PERにて weights が更新されない
下記のサンプルスクリプトのように、addするときにpriorities=1e-4、更にupdate_priotiriesするときに同様の値で設定するが、weightsが1のままで更新されない。
import numpy as np
from cpprb.experimental import PrioritizedReplayBuffer
def make_replay_buffer(dim_state, dim_action):
rb_dict = {
"size": int(1e6),
"default_dtype": np.float32,
"env_dict": {
"obs": {
"shape": (dim_state,)},
"next_obs": {
"shape": (dim_state,)},
"act": {
"shape": (dim_action,)},
"rew": {},
"done": {}}}
return PrioritizedReplayBuffer(**rb_dict)
dim_state = 10
dim_action = 3
buf = make_replay_buffer(dim_state, dim_action)
batch_size = 4
obses = np.zeros((batch_size, dim_state), dtype=np.float32)
next_obses = np.copy(obses)
actions = np.ones(shape=(batch_size, dim_action))
dones = np.zeros(shape=(batch_size,), dtype=np.float32)
rews = np.zeros(shape=(batch_size,), dtype=np.float32)

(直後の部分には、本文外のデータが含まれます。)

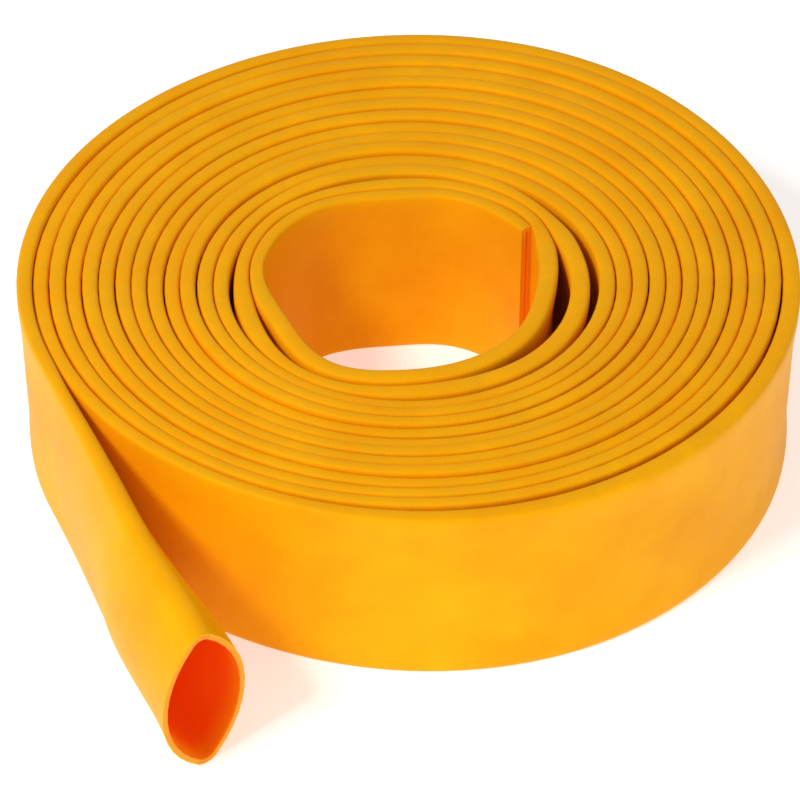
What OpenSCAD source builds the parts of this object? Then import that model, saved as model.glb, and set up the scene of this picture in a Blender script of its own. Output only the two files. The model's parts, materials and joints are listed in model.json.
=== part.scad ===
// A length of lay-flat fire hose, rolled up flat on the floor.
// The hose is three tubes, one inside the other: a smooth liner, a woven jacket and a rubber cover.
// It is wound from the inner end outwards, counter-clockwise seen from above. The outer end leaves the
// roll on a tangent and opens from flat to a pointed oval. +Z is up and the hose stands on Z = 0.

/* [Hose] */
// Inside diameter of the hose when water fills it
bore_d = 50; // [44:1:56]
// Thickness of the liner
liner_t = 0.7; // [0.5:0.1:1]
// Thickness of the woven jacket
jacket_t = 0.9; // [0.7:0.1:1.2]
// Thickness of the cover
cover_t = 0.7; // [0.6:0.1:1]
// Room left between the liner's two walls where the hose lies flat
lumen_gap = 0.6; // [0.4:0.1:1]

/* [Roll] */
// Number of whole turns, before the part turn that leads to the outer end
turns = 14; // [8:1:15]
// Radius of the outer turn, to the middle of the hose
outer_r = 158.3; // [150:0.1:175]
// Room between neighbouring turns at the front of the roll, where they lie tightest
tight_gap = 0.3; // [0.1:0.1:0.5]
// Room between neighbouring turns at the back of the roll, where they lie loosest
loose_gap = 3.1; // [0.5:0.1:3.1]
// Direction of the inner end, seen from the middle of the inner turn
inner_end_dir = 34; // [25:1:50]
// Direction at which the outer end leaves the roll
outer_end_dir = 203; // [190:1:220]

/* [Outer end] */
// Length of the outer end, from where it leaves the roll to its mouth
outer_end_l = 165; // [120:1:200]
// How far each side of the mouth leans out at its folds
mouth_flare = 42; // [20:1:50]
// Radius of the folds at the mouth, to the middle of the wall
mouth_fold_r = 8; // [4:0.5:9]
// How far the mouth leans over towards the roll
mouth_lean = 9; // [0:1:12]

/* [Joints] */
// Room between the two sides of each joint
joint_gap = 0.6; // [0.4:0.1:0.7]

/* [Hidden] */
$fn = 64;

wall = liner_t + jacket_t + cover_t;
half_t = lumen_gap / 2 + wall;            // half the thickness of the flattened hose
fold_r = lumen_gap / 2 + wall / 2;        // radius of a folded edge, to the middle of the wall
half_girth = PI * (bore_d + wall) / 2;    // half the way round the middle of the wall
hose_w = half_girth - PI * fold_r + 2 * half_t;  // width of the flattened hose, and height of the roll

// The spiral is a chain of arcs that meet at two directions. At each meeting the radius grows by a step
// and the centre moves back by as much, so the arcs meet smoothly.
back_dir = 90;
pitch = 2 * half_t + (tight_gap + loose_gap) / 2;
drift = (loose_gap - tight_gap) / 2;
back_step = (pitch - drift) / 2;
front_step = (pitch + drift) / 2;
last_arc = 2 * turns + 1;

function aim(dir) = [cos(dir), sin(dir), 0];
function steps_at_back(arc) = floor((last_arc + 1 - arc) / 2);
function steps_at_front(arc) = last_arc - arc - steps_at_back(arc);
function arc_r(arc) = outer_r - steps_at_back(arc) * back_step - steps_at_front(arc) * front_step;
function arc_centre(arc) =
  (steps_at_back(arc) * back_step - steps_at_front(arc) * front_step) * aim(back_dir);
function arc_from(arc) = arc == 0 ? inner_end_dir : back_dir + 180 * ((arc + 1) % 2);
function arc_to(arc) = arc == 0 ? back_dir : arc == last_arc ? outer_end_dir : arc_from(arc) + 180;

inner_hinge = arc_centre(0) + arc_r(0) * aim(back_dir);
outer_hinge = arc_centre(last_arc) + arc_r(last_arc) * aim(outer_end_dir);

// Layers, as distances out from the inside of the hose
liner = [0, liner_t];
jacket = [liner_t, liner_t + jacket_t];
cover = [liner_t + jacket_t, wall];

// Outer end, seen square to its length: one quarter of the hose's section runs from the middle of a
// fold to half way up a side. X is across the hose and Y is up.
fold_steps = 4;
side_steps = 3;
end_rings = 12;
smooth = function(t) t * t * (3 - 2 * t);
sinc = function(deg) deg == 0 ? 1 : sin(deg) / (deg * PI / 180);

// How far the end has opened, from 0 where it leaves the roll to 1 at the mouth
function opened(t) = t * smooth(min(1, 0.35 + 0.65 * t));
function flare_at(t) = mouth_flare * opened(t);
function fold_r_at(t) = fold_r + (mouth_fold_r - fold_r) * opened(t);

// Each entry is [x, y, heading], where heading is the wall's lean out from upright
function fold_points(flare, r) =
  [for (i = [0:fold_steps]) let (turn = (90 - flare) * i / fold_steps)
    [r * sin(turn), r * (1 - cos(turn)), 90 - turn]];
function side_points(flare, r) =
  let (foot = fold_points(flare, r)[fold_steps], length = half_girth / 2 - r * (90 - flare) * PI / 180)
  [for (i = [1:side_steps])
    let (part = i / side_steps, chord = length * part * sinc(flare * part / 2),
         heading = flare * (1 - part / 2))
    [foot[0] + chord * sin(heading), foot[1] + chord * cos(heading), flare * (1 - part)]];
function quarter(flare, r) = concat(fold_points(flare, r), side_points(flare, r));

// A closed ring of points round the wall, at a distance out from the middle of the wall
function ring(t, out) =
  let (q = quarter(flare_at(t), fold_r_at(t)), last = len(q) - 1, top = 2 * q[last][1],
       low = [for (p = q) [p[0] + out * cos(p[2]), p[1] - out * sin(p[2])]],
       high = [for (i = [last - 1:-1:0]) [low[i][0], top - low[i][1]]],
       side = concat(low, high))
  concat(side, [for (i = [len(side) - 2:-1:1]) [-side[i][0], side[i][1]]]);

// The same ring leaned over and set down on the floor
function lean(t, points) =
  [for (p = points) let (a = mouth_lean * smooth(t))
    [p[0] * cos(a) - p[1] * sin(a), p[0] * sin(a) + p[1] * cos(a)]];
function floor_drop(t) = min([for (p = lean(t, ring(t, wall / 2))) p[1]]);
function placed_ring(t, out) =
  let (drop = floor_drop(t))
  [for (p = lean(t, ring(t, out))) [p[0], p[1] - drop]];

// Rows of 3D points along the outer end, in the hinge's frame: X out from the roll, Y along the hose.
// The first row is rounded about the hinge.
function shell_points(out) =
  [for (k = [0:end_rings]) let (t = k / end_rings)
    for (p = placed_ring(t, out))
      [p[0], k > 0 ? outer_end_l * t : -sqrt(max(0, half_t * half_t - p[0] * p[0])), p[1]]];

function mouth_bounds(axis) =
  let (pts = [for (p = placed_ring(1, wall / 2))
         outer_hinge + p[0] * aim(outer_end_dir) + outer_end_l * aim(outer_end_dir + 90)])
  [for (p = pts) p[axis]];

// The origin is the middle of the whole hose's outline, on the floor.
side_arc = last_arc - 1;
x_low = min(-outer_r - half_t, min(mouth_bounds(0)));
x_high = arc_centre(side_arc)[0] + arc_r(side_arc) + half_t;
y_low = min(mouth_bounds(1));
y_high = outer_r + half_t;
place = -[(x_low + x_high) / 2, (y_low + y_high) / 2, 0];

// Section of one layer of the flattened hose, standing on its edge
module flat_section(layer) {
  translate([0, hose_w / 2]) difference() {
    square([lumen_gap + 2 * layer[1], hose_w - 2 * (wall - layer[1])], center = true);
    square([lumen_gap + 2 * layer[0], hose_w - 2 * (wall - layer[0])], center = true);
  }
}

module arc_stretch(layer, arc, from, to) {
  translate(arc_centre(arc))
    rotate_extrude(angle = to - from, start = from)
      translate([arc_r(arc), 0]) flat_section(layer);
}

module knuckle(at, r) {
  translate(at - [0, 0, 1]) cylinder(r = r, h = hose_w + 2);
}

// Everything from the inner joint to the outer one
module roll(layer) {
  for (arc = [1:last_arc]) {
    difference() {
      arc_stretch(layer, arc, arc_from(arc), arc_to(arc));
      if (arc == 1) knuckle(inner_hinge, half_t + joint_gap);
      if (arc == last_arc) knuckle(outer_hinge, half_t + joint_gap);
    }
  }
}

// The first stretch of the inner turn, rounded about the inner joint
module inner_end(layer) {
  past = asin(half_t / arc_r(0));
  arc_stretch(layer, 0, inner_end_dir, back_dir);
  intersection() {
    arc_stretch(layer, 0, back_dir, back_dir + past);
    knuckle(inner_hinge, half_t);
  }
}

// The straight stretch from the outer joint to the mouth
module outer_end(layer) {
  n = len(ring(0, 0));
  outside = shell_points(layer[1] - wall / 2);
  inside = shell_points(layer[0] - wall / 2);
  total = len(outside);
  spans = [for (k = [0:end_rings - 1], i = [0:n - 1]) [k * n + i, k * n + (i + 1) % n]];
  rims = [for (i = [0:n - 1]) [i, (i + 1) % n]];
  faces = concat(
    [for (s = spans) each [[s[0], s[1], s[1] + n], [s[0], s[1] + n, s[0] + n]]],
    [for (s = spans) each [[s[1] + total, s[0] + total, s[1] + n + total],
                           [s[1] + n + total, s[0] + total, s[0] + n + total]]],
    [for (s = rims) each [[s[1], s[0], s[0] + total], [s[1], s[0] + total, s[1] + total]]],
    [for (s = [for (r = rims) [r[0] + total - n, r[1] + total - n]])
      each [[s[0], s[1], s[1] + total], [s[0], s[1] + total, s[0] + total]]]
  );
  translate(outer_hinge) rotate([0, 0, outer_end_dir])
    polyhedron(points = concat(outside, inside), faces = faces);
}

module roll_cover() { color("orange") translate(place) roll(cover); }
module roll_jacket() { color("wheat") translate(place) roll(jacket); }
module roll_liner() { color("orangered") translate(place) roll(liner); }
module outer_end_cover() { color("orange") translate(place) outer_end(cover); }
module outer_end_jacket() { color("wheat") translate(place) outer_end(jacket); }
module outer_end_liner() { color("orangered") translate(place) outer_end(liner); }
module inner_end_cover() { color("orange") translate(place) inner_end(cover); }
module inner_end_jacket() { color("wheat") translate(place) inner_end(jacket); }
module inner_end_liner() { color("orangered") translate(place) inner_end(liner); }

roll_cover();
roll_jacket();
roll_liner();
outer_end_cover();
outer_end_jacket();
outer_end_liner();
inner_end_cover();
inner_end_jacket();
inner_end_liner();
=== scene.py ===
"""A length of lay-flat fire hose, rolled up flat on the floor with its outer end lying free.

The hose is three tubes, one inside the other: cover, jacket and liner. Each is swept along the same
spiral and made in three pieces: the roll, the outer end and the inner end.
"""
import json
import math
import random
from functools import partial

import bpy
import numpy as np
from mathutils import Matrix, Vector


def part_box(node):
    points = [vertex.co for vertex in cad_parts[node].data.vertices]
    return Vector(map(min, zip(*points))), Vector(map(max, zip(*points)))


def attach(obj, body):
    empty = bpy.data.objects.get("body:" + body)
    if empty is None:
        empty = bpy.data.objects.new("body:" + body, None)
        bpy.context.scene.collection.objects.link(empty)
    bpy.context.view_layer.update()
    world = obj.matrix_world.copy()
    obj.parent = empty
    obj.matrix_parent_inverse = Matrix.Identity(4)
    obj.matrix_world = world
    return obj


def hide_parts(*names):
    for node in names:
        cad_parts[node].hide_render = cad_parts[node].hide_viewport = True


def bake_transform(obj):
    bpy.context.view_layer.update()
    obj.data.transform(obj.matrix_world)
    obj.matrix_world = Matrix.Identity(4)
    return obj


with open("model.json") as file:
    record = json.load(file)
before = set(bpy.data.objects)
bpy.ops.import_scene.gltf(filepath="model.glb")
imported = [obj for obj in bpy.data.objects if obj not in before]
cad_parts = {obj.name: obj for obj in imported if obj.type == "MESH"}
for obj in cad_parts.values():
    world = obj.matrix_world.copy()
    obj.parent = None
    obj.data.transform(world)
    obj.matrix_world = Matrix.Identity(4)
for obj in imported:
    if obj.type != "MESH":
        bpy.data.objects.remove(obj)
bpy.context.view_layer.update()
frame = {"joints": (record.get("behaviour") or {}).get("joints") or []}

MM = 0.001

# ---------------------------------------------------------------- sizes, in millimetres as in the CAD
BORE_D = 50
LINER_T, JACKET_T, COVER_T = 0.7, 0.9, 0.7
LUMEN_GAP = 0.6                          # room between the liner's walls where the hose lies flat
WALL = LINER_T + JACKET_T + COVER_T
HALF_T = WALL + LUMEN_GAP / 2            # half the thickness of the flattened hose
FOLD_R = HALF_T - WALL / 2               # radius of a folded edge, to the middle of the wall
HALF_GIRTH = math.pi * (BORE_D + WALL) / 2    # half the way round the middle of the wall

# The spiral is a chain of half-turn arcs. From one arc to the next the radius grows by a step, at the
# back of the roll and at the front in turn. Directions are in degrees and run on from turn to turn.
TURNS = 14
LAST_ARC = 2 * TURNS + 1
OUTER_R, BACK_STEP, FRONT_STEP = 158.3, 2.75, 4.15
INNER_DIR, BACK_DIR, OUTER_DIR = 34, 90, 203
LAST_TURN = 360 * TURNS                  # direction 0 in the outer turn
SPIRAL_END = LAST_TURN + OUTER_DIR       # the spiral's direction where the outer end leaves the roll

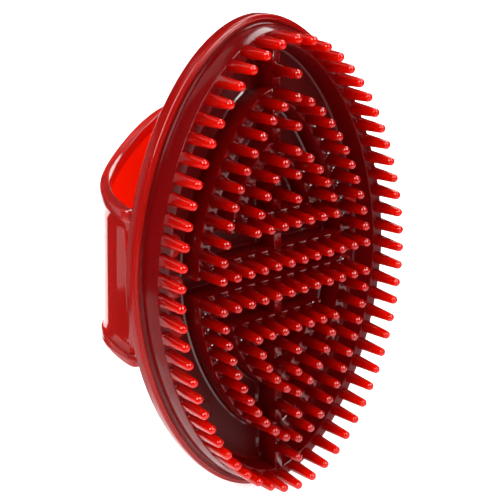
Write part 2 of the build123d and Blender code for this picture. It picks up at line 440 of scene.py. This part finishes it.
# %% Spine
SPINE_HALF = 1.6
SPINE_EDGE = 0.4
SPINE_FILLET = ((2.0, -0.3), (2.0, 0.02), (0.9, 0.3), (0.35, 1.0), (0.15, 2.2))
RUN_IN = 0.8

spine_section = bar_section(SPINE_HALF, SPINE_FILLET, SPINE_EDGE)
apex_outer = OUTER["row"] + OUTER["rise"]
apex_inner = INNER["row"] + INNER["rise"]
stretches = (
    (OUTER["row"] + RIB_HALF, INNER["row"] - RIB_HALF),
    (INNER["row"] + RIB_HALF, apex_inner - RIB_HALF),
    (apex_inner + RIB_HALF, apex_outer - RIB_HALF),
    (apex_outer + RIB_HALF, RING_UP + WALL_LAND_IN),
)
bars = []
for low, high in stretches:
    for side in (1, -1):
        stations = (low - RUN_IN, (low + high) / 2, high + RUN_IN)
        line = [(0, side * z) for z in stations]
        bars.append(capped(carried("bar", line, spine_section, closed=False)))
spine = joined("spine", bars)
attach(spine, "brush")
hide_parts("spine_rib")
print("spine", len(spine.data.polygons), "faces")

# %% [markdown]
# Where the mould's pins push the finished brush out, they leave shallow rings on the floor of the
# plate. A bump in the material would do from afar, but a low bead catches the light as the real
# ring does.

# %% Pin marks
PIN_ACROSS, PIN_UP, PIN_RADIUS = 25.2, 47.5, 3.3
PIN_STATIONS = 40
MARK_SIDE = ((0.35, -0.2), (0.25, 0.12))  # out from the bead's middle, up from the floor
MARK_TOP = 0.24
MARK_SHADE_ANGLE = 60

mark_section = [(-out, FLOOR + up) for out, up in MARK_SIDE]
mark_section += [(0, FLOOR + MARK_TOP)]
mark_section += [(out, FLOOR + up) for out, up in reversed(MARK_SIDE)]
turns = [2 * math.pi * k / PIN_STATIONS for k in range(PIN_STATIONS)]
marks = []
for across in (-PIN_ACROSS, PIN_ACROSS):
    for up in (-PIN_UP, PIN_UP):
        circle = [(across + PIN_RADIUS * math.sin(t), up + PIN_RADIUS * math.cos(t)) for t in turns]
        marks.append(carried("pin mark", circle, mark_section, angle=MARK_SHADE_ANGLE))
pin_marks = joined("pin_marks", marks)
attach(pin_marks, "brush")
print("pin marks", len(pin_marks.data.polygons), "faces")

# %% [markdown]
# A tooth is a tapered peg with a round tip. Its root flares along the rib but not across it, so the
# gaps between teeth have round bottoms. On the outer ring the side that faces out is flat and flush
# with the wall: the flat is widest at the root and dies out where the tooth has tapered to it. A
# cone with a ball on it could have neither the flare nor the flat, so a tooth is a stack of rings.
# There are 166 teeth, so each has few faces.

# %% Rings of a tooth
ROOT_RADIUS = 2.15
TIP_RADIUS = 1.5
TIP_DOME = 1.3
TOOTH_LENGTH = TIP - LAND
TIP_CENTRE = TOOTH_LENGTH - TIP_DOME
FLARE = ((-0.5, 0.55), (0.04, 0.5), (0.2, 0.2), (0.6, 0.04))  # (height, extra along the rib)
MIDDLE = 0.55 * TIP_CENTRE
DOME_TILTS = (25, 48, 69, 90)


def radius_at(height):
    return ROOT_RADIUS + (TIP_RADIUS - ROOT_RADIUS) * height / TIP_CENTRE


tooth_rings = [(h, radius_at(max(h, 0)), extra) for h, extra in FLARE]
tooth_rings += [(MIDDLE, radius_at(MIDDLE), 0.0), (TIP_CENTRE, TIP_RADIUS, 0.0)]
for tilt in DOME_TILTS:
    rise = TIP_DOME * math.sin(math.radians(tilt))
    tooth_rings.append((TIP_CENTRE + rise, TIP_RADIUS * math.cos(math.radians(tilt)), 0.0))
print("a tooth is", round(TOOTH_LENGTH, 2), "long and has", len(tooth_rings), "rings")

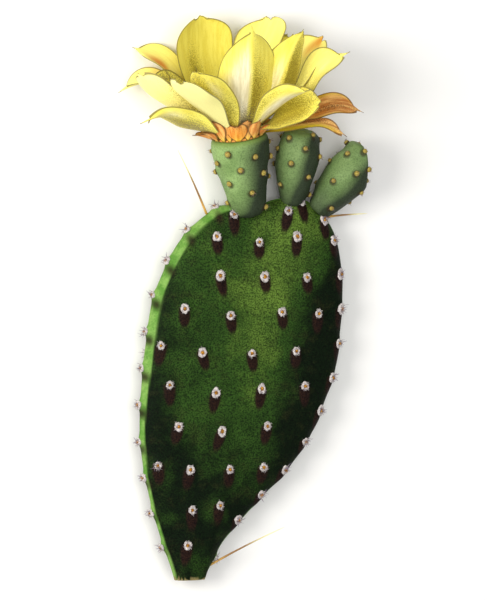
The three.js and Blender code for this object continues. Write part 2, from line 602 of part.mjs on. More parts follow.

priorities = np.zeros(shape=(batch_size,), dtype=np.float32) + 1e-4
buf.add(
obs=obses, act=actions, rew=rews, next_obs=next_obses,
done=dones, priorities=priorities)
samples = buf.sample(batch_size)
print(samples["weights"])
buf.update_priorities(samples["indexes"], priorities)
samples = buf.sample(batch_size)
print(samples["weights"])